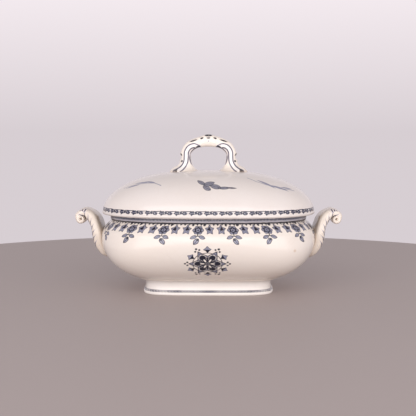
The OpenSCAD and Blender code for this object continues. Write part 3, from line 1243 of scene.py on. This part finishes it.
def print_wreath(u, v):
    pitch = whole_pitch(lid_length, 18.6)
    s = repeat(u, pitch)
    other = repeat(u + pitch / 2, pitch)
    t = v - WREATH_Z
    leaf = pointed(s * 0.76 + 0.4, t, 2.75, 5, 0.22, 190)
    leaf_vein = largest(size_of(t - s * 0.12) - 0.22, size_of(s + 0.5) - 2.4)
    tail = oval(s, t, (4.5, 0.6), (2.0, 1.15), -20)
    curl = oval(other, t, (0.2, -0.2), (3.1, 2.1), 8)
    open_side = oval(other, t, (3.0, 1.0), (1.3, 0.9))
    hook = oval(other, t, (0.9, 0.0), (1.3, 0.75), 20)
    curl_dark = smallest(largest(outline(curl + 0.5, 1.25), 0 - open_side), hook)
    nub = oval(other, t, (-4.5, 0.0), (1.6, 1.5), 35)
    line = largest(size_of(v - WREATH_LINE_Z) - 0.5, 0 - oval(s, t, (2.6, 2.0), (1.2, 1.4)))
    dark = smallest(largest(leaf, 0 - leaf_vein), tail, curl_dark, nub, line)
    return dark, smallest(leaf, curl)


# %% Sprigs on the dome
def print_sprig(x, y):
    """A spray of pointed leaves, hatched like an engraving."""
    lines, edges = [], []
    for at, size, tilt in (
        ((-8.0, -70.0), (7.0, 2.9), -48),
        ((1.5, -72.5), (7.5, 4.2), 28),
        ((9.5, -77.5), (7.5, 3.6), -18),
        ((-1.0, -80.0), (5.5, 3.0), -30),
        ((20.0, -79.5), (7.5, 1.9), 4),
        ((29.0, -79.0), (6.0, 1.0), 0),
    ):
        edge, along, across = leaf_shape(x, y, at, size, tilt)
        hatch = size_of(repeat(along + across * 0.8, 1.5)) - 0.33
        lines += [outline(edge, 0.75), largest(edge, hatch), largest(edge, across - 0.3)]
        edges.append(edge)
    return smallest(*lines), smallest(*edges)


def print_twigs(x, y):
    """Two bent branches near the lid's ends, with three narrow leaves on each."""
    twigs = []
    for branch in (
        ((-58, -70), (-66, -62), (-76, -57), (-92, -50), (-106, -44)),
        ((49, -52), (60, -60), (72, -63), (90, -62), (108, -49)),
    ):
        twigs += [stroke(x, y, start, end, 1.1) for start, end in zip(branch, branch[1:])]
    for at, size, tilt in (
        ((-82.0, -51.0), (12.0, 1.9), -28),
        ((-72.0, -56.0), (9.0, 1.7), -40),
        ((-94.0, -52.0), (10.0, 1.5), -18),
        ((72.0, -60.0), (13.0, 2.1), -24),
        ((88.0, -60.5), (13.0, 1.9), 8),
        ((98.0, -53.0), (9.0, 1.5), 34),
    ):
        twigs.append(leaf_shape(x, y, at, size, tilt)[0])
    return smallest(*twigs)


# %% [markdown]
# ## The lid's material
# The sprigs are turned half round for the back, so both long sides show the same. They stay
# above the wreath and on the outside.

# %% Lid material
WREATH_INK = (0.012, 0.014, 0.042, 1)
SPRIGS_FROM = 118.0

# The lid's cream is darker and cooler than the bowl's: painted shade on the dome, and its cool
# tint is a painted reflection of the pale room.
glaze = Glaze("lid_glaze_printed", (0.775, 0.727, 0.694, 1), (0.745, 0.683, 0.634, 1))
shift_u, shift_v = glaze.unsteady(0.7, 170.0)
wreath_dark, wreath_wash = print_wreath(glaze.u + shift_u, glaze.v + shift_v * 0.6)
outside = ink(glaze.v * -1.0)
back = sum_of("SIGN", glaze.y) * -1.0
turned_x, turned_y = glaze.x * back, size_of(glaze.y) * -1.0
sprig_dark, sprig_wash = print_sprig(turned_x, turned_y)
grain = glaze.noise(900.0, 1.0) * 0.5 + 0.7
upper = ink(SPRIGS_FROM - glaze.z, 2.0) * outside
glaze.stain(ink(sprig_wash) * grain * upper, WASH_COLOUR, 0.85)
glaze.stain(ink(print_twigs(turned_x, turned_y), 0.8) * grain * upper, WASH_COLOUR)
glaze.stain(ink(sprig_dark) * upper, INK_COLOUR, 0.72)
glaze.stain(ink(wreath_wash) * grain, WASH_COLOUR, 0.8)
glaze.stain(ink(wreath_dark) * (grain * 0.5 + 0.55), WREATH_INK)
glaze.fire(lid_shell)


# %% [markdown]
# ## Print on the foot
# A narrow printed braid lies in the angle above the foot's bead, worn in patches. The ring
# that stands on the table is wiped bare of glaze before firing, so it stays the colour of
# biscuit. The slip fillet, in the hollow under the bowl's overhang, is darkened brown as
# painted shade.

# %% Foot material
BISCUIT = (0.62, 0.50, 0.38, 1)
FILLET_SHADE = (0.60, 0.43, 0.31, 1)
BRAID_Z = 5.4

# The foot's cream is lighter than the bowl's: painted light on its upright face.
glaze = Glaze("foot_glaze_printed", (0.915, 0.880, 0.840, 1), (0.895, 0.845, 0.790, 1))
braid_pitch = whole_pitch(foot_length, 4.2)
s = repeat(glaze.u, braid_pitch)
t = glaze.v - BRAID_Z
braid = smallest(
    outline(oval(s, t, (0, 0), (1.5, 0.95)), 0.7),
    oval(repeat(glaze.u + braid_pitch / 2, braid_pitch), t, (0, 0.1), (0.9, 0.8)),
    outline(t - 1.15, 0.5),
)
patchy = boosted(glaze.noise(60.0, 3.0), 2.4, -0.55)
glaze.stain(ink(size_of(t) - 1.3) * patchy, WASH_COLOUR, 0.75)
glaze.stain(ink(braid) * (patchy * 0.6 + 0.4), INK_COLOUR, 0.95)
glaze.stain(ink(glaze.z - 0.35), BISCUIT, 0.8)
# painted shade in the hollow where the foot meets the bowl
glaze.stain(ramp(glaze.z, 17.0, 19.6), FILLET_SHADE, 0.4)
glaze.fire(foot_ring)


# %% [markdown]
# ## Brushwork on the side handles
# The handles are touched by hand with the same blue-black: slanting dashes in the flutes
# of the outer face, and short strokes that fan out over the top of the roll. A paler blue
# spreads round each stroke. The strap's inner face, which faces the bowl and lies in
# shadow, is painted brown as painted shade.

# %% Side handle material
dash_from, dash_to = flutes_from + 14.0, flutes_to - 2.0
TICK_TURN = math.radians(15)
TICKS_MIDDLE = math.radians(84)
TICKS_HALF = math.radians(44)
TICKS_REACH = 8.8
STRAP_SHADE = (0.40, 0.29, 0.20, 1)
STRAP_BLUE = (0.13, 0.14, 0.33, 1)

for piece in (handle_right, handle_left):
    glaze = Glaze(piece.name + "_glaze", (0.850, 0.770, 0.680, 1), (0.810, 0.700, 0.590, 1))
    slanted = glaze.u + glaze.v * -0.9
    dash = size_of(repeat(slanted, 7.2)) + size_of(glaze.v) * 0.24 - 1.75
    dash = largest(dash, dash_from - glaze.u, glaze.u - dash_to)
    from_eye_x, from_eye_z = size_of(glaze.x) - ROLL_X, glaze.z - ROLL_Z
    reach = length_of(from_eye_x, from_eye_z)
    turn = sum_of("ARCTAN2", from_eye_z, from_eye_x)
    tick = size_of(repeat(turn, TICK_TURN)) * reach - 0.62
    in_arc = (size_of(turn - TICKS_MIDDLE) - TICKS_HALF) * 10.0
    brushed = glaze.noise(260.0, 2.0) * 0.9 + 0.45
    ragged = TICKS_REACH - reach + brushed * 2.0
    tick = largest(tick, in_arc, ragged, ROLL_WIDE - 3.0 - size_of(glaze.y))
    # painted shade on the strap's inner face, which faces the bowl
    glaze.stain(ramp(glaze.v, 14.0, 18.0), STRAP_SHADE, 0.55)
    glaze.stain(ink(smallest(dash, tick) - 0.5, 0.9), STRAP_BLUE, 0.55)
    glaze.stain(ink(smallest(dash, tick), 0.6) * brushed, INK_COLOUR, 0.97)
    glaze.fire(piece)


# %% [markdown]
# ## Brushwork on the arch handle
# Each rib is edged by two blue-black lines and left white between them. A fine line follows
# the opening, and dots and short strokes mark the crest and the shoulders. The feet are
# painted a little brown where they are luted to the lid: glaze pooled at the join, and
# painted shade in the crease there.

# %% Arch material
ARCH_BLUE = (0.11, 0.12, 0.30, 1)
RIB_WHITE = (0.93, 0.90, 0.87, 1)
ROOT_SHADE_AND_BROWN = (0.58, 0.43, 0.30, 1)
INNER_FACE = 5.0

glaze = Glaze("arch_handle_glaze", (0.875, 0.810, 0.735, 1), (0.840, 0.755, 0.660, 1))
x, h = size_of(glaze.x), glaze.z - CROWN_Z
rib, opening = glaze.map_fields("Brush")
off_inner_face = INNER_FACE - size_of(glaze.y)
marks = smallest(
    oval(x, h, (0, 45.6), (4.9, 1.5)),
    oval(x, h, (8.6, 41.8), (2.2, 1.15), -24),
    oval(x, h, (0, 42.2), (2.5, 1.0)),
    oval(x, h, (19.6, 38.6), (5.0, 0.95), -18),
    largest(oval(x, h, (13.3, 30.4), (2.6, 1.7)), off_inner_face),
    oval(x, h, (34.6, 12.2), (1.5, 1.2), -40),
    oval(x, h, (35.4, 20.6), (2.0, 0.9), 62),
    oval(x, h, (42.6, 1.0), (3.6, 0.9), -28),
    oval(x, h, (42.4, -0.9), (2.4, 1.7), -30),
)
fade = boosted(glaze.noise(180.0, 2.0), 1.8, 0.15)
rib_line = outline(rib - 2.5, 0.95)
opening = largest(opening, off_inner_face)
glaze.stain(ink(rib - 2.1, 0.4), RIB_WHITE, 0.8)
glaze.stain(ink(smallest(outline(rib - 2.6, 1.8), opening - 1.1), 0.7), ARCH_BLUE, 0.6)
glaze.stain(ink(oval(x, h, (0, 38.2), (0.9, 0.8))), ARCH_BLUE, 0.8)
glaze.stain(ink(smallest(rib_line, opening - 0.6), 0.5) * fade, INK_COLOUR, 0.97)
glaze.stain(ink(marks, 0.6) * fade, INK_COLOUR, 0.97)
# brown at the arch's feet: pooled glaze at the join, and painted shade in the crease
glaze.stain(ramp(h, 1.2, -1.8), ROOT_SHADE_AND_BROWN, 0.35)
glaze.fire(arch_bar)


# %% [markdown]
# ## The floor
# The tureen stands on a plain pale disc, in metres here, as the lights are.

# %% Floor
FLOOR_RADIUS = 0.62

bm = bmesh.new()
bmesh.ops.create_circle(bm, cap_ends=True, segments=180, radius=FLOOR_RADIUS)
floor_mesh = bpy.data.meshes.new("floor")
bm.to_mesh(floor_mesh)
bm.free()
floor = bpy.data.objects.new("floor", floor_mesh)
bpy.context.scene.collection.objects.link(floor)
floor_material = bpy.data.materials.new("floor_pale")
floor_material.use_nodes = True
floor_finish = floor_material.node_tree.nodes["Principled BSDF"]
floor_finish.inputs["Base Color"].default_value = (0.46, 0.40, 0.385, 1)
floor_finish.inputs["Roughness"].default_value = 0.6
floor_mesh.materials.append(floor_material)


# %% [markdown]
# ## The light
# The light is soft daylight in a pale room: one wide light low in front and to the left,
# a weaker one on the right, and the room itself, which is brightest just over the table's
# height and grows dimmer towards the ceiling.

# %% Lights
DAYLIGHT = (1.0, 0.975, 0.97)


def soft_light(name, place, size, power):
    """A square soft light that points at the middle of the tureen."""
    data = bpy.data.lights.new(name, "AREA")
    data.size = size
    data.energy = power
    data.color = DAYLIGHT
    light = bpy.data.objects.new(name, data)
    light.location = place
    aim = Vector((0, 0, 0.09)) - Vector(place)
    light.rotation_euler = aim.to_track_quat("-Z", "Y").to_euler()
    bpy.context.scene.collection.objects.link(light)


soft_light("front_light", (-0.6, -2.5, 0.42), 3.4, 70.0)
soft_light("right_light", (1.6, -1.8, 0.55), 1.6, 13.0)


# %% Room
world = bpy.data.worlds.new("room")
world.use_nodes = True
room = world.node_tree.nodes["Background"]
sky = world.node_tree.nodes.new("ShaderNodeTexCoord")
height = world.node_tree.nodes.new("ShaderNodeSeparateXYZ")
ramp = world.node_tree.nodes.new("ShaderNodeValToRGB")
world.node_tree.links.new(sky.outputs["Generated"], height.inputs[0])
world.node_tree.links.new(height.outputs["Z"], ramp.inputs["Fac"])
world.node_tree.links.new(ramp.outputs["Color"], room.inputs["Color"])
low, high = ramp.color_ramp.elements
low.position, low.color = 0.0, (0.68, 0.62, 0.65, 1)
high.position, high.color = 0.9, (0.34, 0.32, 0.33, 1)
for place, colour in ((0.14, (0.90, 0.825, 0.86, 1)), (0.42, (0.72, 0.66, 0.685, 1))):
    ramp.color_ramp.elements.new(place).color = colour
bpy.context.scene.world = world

== == ==

• INSTRUCTIONS TO FOLLOW
In the listing above, reproduce the first line and each one after it through the line that contains "return dark, smallest(leaf, curl)".

• SOLUTION
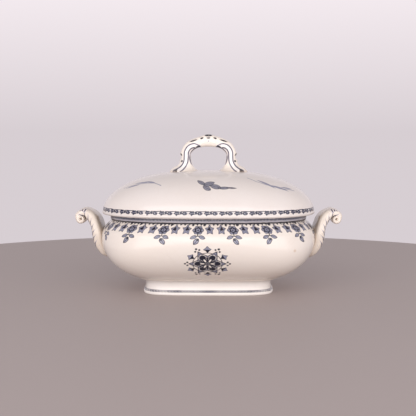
The OpenSCAD and Blender code for this object continues. Write part 3, from line 1243 of scene.py on. This part finishes it.
def print_wreath(u, v):
    pitch = whole_pitch(lid_length, 18.6)
    s = repeat(u, pitch)
    other = repeat(u + pitch / 2, pitch)
    t = v - WREATH_Z
    leaf = pointed(s * 0.76 + 0.4, t, 2.75, 5, 0.22, 190)
    leaf_vein = largest(size_of(t - s * 0.12) - 0.22, size_of(s + 0.5) - 2.4)
    tail = oval(s, t, (4.5, 0.6), (2.0, 1.15), -20)
    curl = oval(other, t, (0.2, -0.2), (3.1, 2.1), 8)
    open_side = oval(other, t, (3.0, 1.0), (1.3, 0.9))
    hook = oval(other, t, (0.9, 0.0), (1.3, 0.75), 20)
    curl_dark = smallest(largest(outline(curl + 0.5, 1.25), 0 - open_side), hook)
    nub = oval(other, t, (-4.5, 0.0), (1.6, 1.5), 35)
    line = largest(size_of(v - WREATH_LINE_Z) - 0.5, 0 - oval(s, t, (2.6, 2.0), (1.2, 1.4)))
    dark = smallest(largest(leaf, 0 - leaf_vein), tail, curl_dark, nub, line)
    return dark, smallest(leaf, curl)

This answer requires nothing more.